5. Experimental Seismic Monitoring Network

The seismic sensor has been applied in several projects since its development. Figure 12 shows an experimental seismic monitoring network composed of 45 sensors in Sichuan, a province in China where earthquakes occur frequently. The monitoring system consists of the seismic sensor network, the communication network, and the data collection and network monitoring center. To reduce the cost of monitoring, we installed the seismic sensor on the interior wall of the village committee hall, an area with low noise. The instrument was mounted at a height of 0.6 m from ground level; the accessibility of the instrument reduced construction and maintenance costs. The seismic sensor, lithium battery, power adapter/battery charger, power socket, and 3G/4G wireless router were all stored in a small iron electric meter box for protection (Figure 13); the sensor was tightly coupled to the wall and fixed with set screws. Except for the 4G wireless router, which costs a few dozen USD, other materials cost only a few USD. Therefore, excluding labor, the cost of a complete unit is less than USD 1000.

Because the instruments were installed in very different areas, it was not possible for each instrument to be hardwired into a network. In those cases, we used low-cost 3G/4G wireless network routers to transmit the recorded data. With a L2TP tunnel protocol connecting the instrument to the virtual private network (VPN) of the seismic system, users could use the low-cost VPN intranet to remotely monitor the real-time seismic waveform, download data using FTP, and update and maintain the system software.

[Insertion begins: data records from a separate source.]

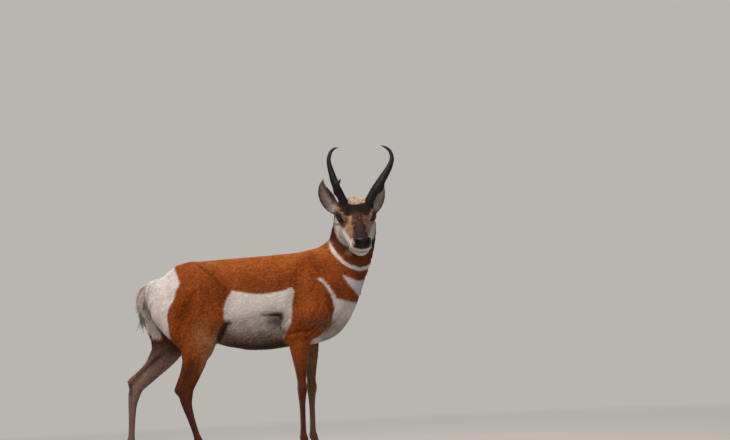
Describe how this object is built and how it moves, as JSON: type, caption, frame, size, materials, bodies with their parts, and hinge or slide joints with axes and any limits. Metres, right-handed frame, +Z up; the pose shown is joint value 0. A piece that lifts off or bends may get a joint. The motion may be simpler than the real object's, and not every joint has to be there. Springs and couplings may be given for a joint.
{
  "type": "pronghorn figure",
  "caption": "Life-size standing pronghorn buck with its head turned to its right, upright ears, a long face and forked black horns whose tips hook inwards.",
  "frame": {"origin": "on the floor, under the middle of the whole animal's bounding box", "axes": "+X from rump to chest, +Y to the animal's left, +Z up from the soles"},
  "size_m": [1.1632, 0.3732, 1.2694],
  "materials": {
    "coat": "short rust-brown hair with white flank, rump, throat bands and cheeks",
    "horn": "near-black ridged horn sheath, smoother to its tip",
    "eye": "wet dark brown, glossy",
    "hoof": "dark horn, slightly polished by wear"
  },
  "bodies": {
    "root": {"torso": "coat", "neck": "coat", "head": "coat", "tail": "coat", "fore_leg_left": "coat", "fore_leg_right": "coat", "hind_leg_left": "coat", "hind_leg_right": "coat", "ear_left": "coat", "ear_right": "coat", "horn_left": "horn", "horn_right": "horn", "eye_left": "eye", "eye_right": "eye", "hoof_fore_left_inner": "hoof", "hoof_fore_left_outer": "hoof", "hoof_fore_right_inner": "hoof", "hoof_fore_right_outer": "hoof", "hoof_hind_left_inner": "hoof", "hoof_hind_left_outer": "hoof", "hoof_hind_right_inner": "hoof", "hoof_hind_right_outer": "hoof"}
  },
  "joints": []
}
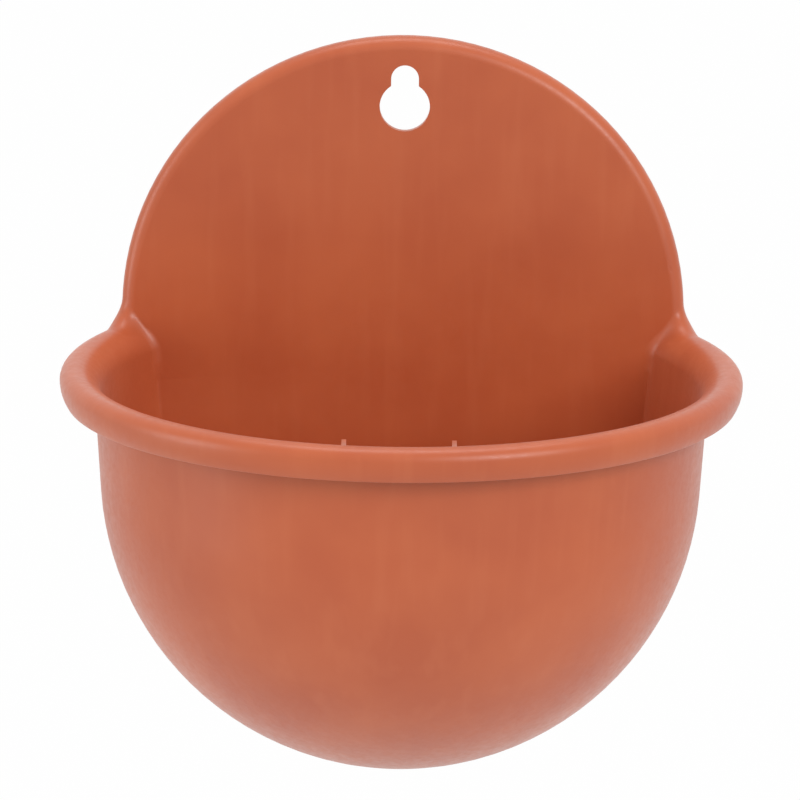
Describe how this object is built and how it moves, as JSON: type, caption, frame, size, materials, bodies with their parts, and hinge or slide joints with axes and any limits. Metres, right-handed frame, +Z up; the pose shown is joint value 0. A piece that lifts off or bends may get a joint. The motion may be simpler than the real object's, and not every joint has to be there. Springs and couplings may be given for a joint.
{
  "type": "wall planter",
  "caption": "Half-round wall planter: round-bottomed bowl with a rolled rim on a round-topped back plate, hung by a keyhole, with a lift-out drain grid and a drain plug.",
  "frame": {"origin": "centre of the keyhole's round hole, in the plane of the back plate's front face; the wall lies at y = +0.005", "axes": "+X to the planter's right as seen from the room, +Y into the wall along the keyhole's axis, +Z up"},
  "size_m": [0.21, 0.1605, 0.2182],
  "materials": {
    "shell_plastic": "satin",
    "grid_plastic": "satin",
    "plug_rubber": "matt"
  },
  "bodies": {
    "shell": {"planter_shell": "shell_plastic"},
    "grid": {"drain_grid": "grid_plastic"},
    "plug": {"drain_plug": "plug_rubber"}
  },
  "joints": [
    {"name": "grid_lift", "type": "slide", "parent": "shell", "child": "grid", "axis": [0, 0, 1], "range_m": [0, 0.2]},
    {"name": "plug_pull", "type": "slide", "parent": "shell", "child": "plug", "axis": [0, 0, -1], "range_m": [0, 0.02]}
  ]
}
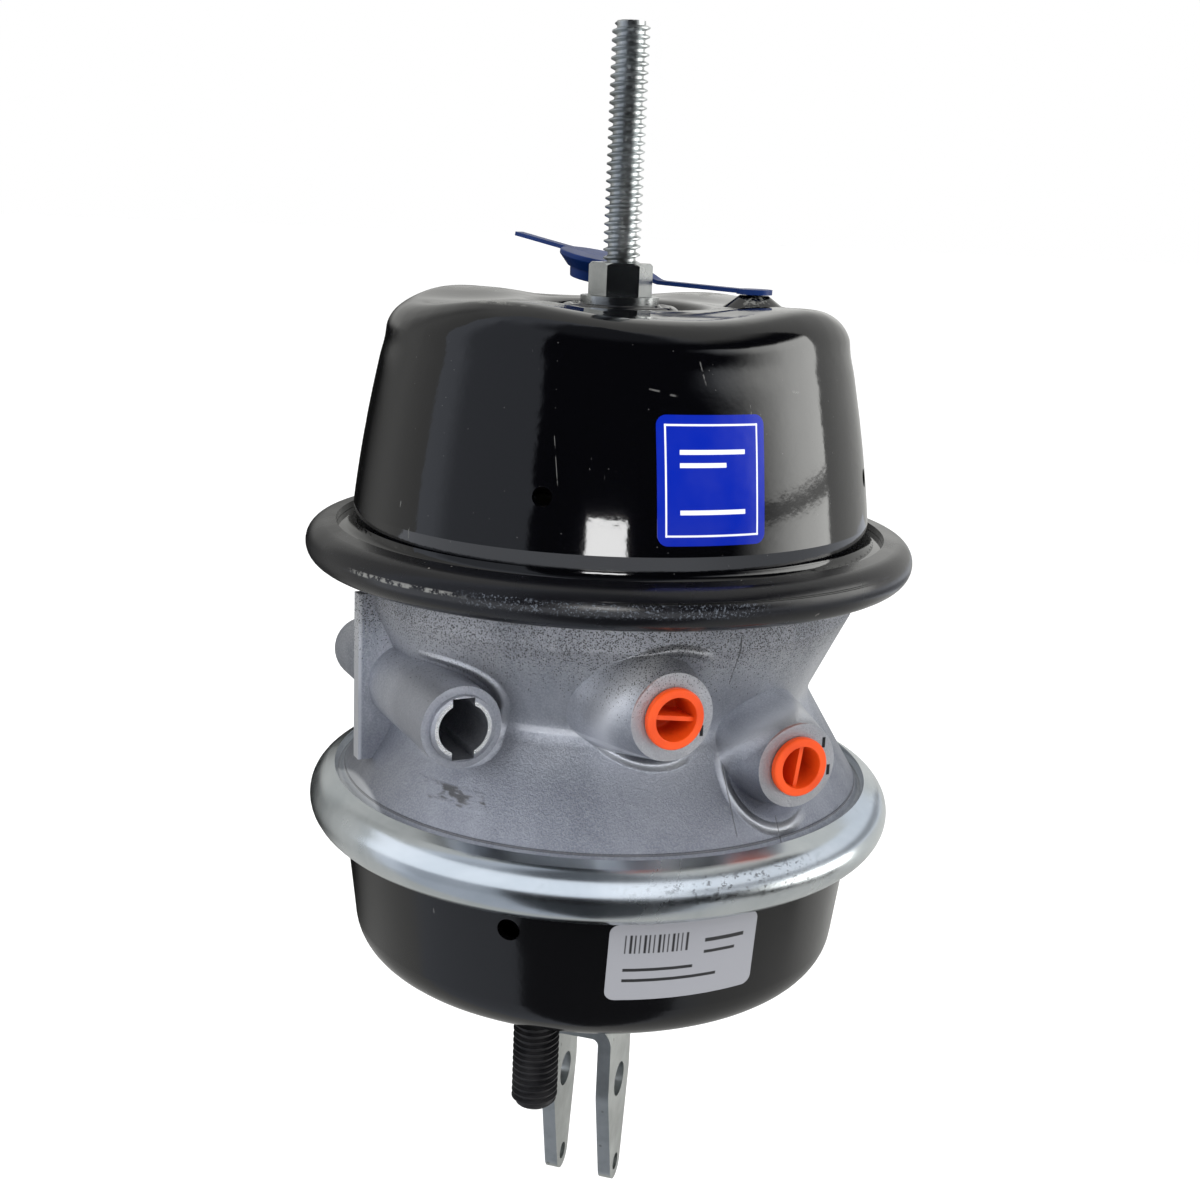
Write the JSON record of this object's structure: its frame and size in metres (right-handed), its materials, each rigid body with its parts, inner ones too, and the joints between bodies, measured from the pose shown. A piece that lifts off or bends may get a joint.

Our monitoring network recorded multiple earthquakes; the recorded seismic phases are clear and highly distinctive. Figure 14 shows an M2.2 close-range earthquake recorded by stations at different distances. Another sensor network was set up located near Beijing, mounted on a 17-story building to monitor the structural impact of earthquakes. Figure 15 shows the Tangshan M5.1 earthquake waveform recorded on 12 July 2020 by the network, 191 km away from the epicenter [55].

6. Discussion

The low-cost MEMS seismic sensor consists of MEMS digital accelerometers, and a digital processing system that realizes functions such as control, storage, communication, and time calibration. When the cost of the seismic sensor is much greater than the cost of the MEMS digital accelerometer used (for example, the total cost of the seismic-sensor is a few hundred USD and the single accelerometer sensor costs a few USD, for which the cost ratio is approximately 100:1), the cost effectiveness of the instrument is greatly improved using the correlation average method of multiple MEMS digital accelerometers. If eight MEMS accelerometers are used, the resolution of the sensor can be increased by 2.8-fold, while the increased cost is less than 10% of the overall cost. However, if a high-precision MEMS accelerometer is used, the cost of the sensor is mainly the cost of the MEMS accelerometer. In such a scenario, the method of using multiple MEMS accelerometers in parallel can only improve the resolution of the instrument, while the cost performance is not improved.

7. Conclusions

In this paper, eight LIS3DHH digital MEMS accelerometers are used to develop a MEMS seismic sensor with high cost performance by using an ARM embedded controller through the correlation average acquisition method. The test results show that the RMS noise of the instrument is reduced from 0.096 cm/s² with a single MEMS accelerometer to 0.034 cm/s² in a bandwidth of 0.1–20 Hz by using the correlation average method of eight low-cost MEMS accelerometers. The dynamic range reaches more than 90 dB, the amplitude–frequency response of its input and output within −3 dB is DC −80 Hz, and the linearity is better than 0.47%. With the characteristics of small size, low cost, low power consumption, integration and intelligence, it can be applied to a variety of seismic monitoring applications. At the same time, the seismic sensor is easy to install in practical application, which can make the cost of building a station less than USD 1000, and can greatly reduce the cost of monitoring. In earthquake monitoring projects, such as earthquake intensity rapid reporting and earthquake early warning, the cost and performance of seismic sensors affect the installation density and monitoring capabilities of the earthquake monitoring network, which, in turn, affect the performance of the network system. Seismic sensors using multiple low-cost MEMS digital accelerometers can greatly improve the monitoring capabilities of the sensors on the basis of only a small increase in cost, and have a high cost performance. Therefore, the approach proposed in this paper is particularly suitable for applications that require the high-density deployment of instruments, such as earthquake intensity rapid reporting and earthquake early warning networks.